From May 24, 1982, until October 18, 1982, the claimant worked as a full-time secretary. In August, 1982, she had started part-time work as a waitress at a Friendly Ice Cream Corporation restaurant (Friendly). She was terminated from her secretarial job and, because she retained her part-time job as a waitress, was awarded partial unemployment compensation under G. L. c. 151A, Section 29 (b). She continued to work at Friendly until December 4, 1982, when she quit. As a result of her voluntary termination from Friendly, her partial unemployment benefits were terminated.
The resolution of the question of eligibility turns on the meaning of the word "work" in G. L. c. 151A, Section 25, as amended through St. 1982, c. 489, Section 5, which provides in part that "no benefits shall be paid to an individual ... (e) [f]or the period of unemployment next ensuing and until the individual has had at least four weeks of work and in each of said weeks has earned an amount equivalent to or in excess of his weekly benefit amount after he has left his work (1) voluntarily without good cause attributable to the employing unit" (emphasis supplied). We are without the aid of any case in Massachusetts in our quest for the interpretation of "work" in this statutory setting.
The division argues that the Legislature intended that "work" include all jobs, full-time and part-time, and that all work should be treated alike. It seems more reasonable, however, to accept the conclusion that the Legislature never considered the issue of contemporaneous jobs.
When faced with statutory opaqueness in the unemployment compensation law, we have construed it in such a way as to lighten the load of the unemployed worker. See Roush v. Director of the Div. of Employment Sec., 377 Mass. 572 , 575 (1979); General Elec. Co. v. Director of the Div. of Employment
Sec., 349 Mass. 207 , 210-211 (1965). Indeed, the statute itself encourages this approach. G. L. c. 151A, Section 74.

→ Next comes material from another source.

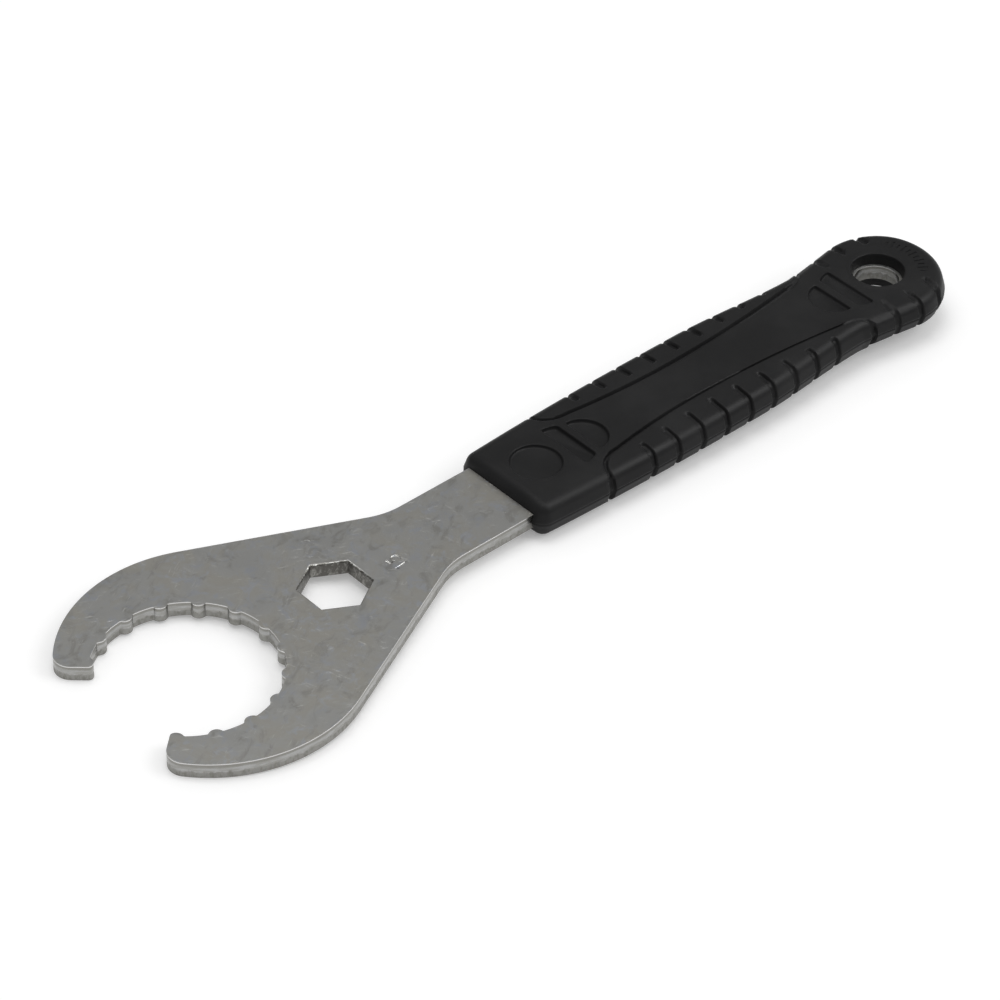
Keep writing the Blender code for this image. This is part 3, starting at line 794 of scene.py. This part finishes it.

Our attention has been called to cases in other jurisdictions and, in all but one, the courts have gone in the direction which we follow today. See Tomlin v. Unemployment Ins. Appeals Bd., 82 Cal. App. 3d 642 (1978); Board of Review v. Rafeld, [1971-1979 transfer binder] Unempl. Ins. Rep. (CCH) Ohio par. 9092 (Ohio Ct. of Common Pleas, Ashland County Feb. 8, 1977); Unemployment Compensation Bd. of Review v. Fabric, 24 Pa. Commw. 238, 242-243 (1976). In two cases, the contemporaneously employed claimants, unlike the claimant in the instant case, quit their part-time jobs but retained their full-time employment from which they were subsequently terminated on a basis which qualified them for benefits. See Brown v. Labor & Indus. Relations Comm'n, 577 S.W.2d 90 (Mo. App. 1978); Wahl v. Chizek, 7 Unempl. Ins. Rep. (CCH) Neb. par. 8158 (Neb. Dist. Ct. Nov. 15, 1979). Contra, Bingham v. Department of Indus., Labor, & Human Relations, 11 Unempl. Ins. Rep. (CCH) Wis. par. 8911 (Wis. Cir. Ct. Dane County July 18, 1977).
If we were still in doubt, we would be led to the interpretation which we have given to the statute by considering the harsh and counterproductive result which would follow from denying the claimant benefits. If accepted, the division's interpretation would mean that an unemployed worker would be disinclined to take part-time work and would prefer to remain idle and receive full benefits. The person who took a part-time job and received only partial unemployment benefits would lose even those benefits if he voluntarily left the job. The effect is to reward the idle and punish the ambitious. We shall not lend judicial approval to this result.
[Note 1] Friendly Ice Cream Corporation.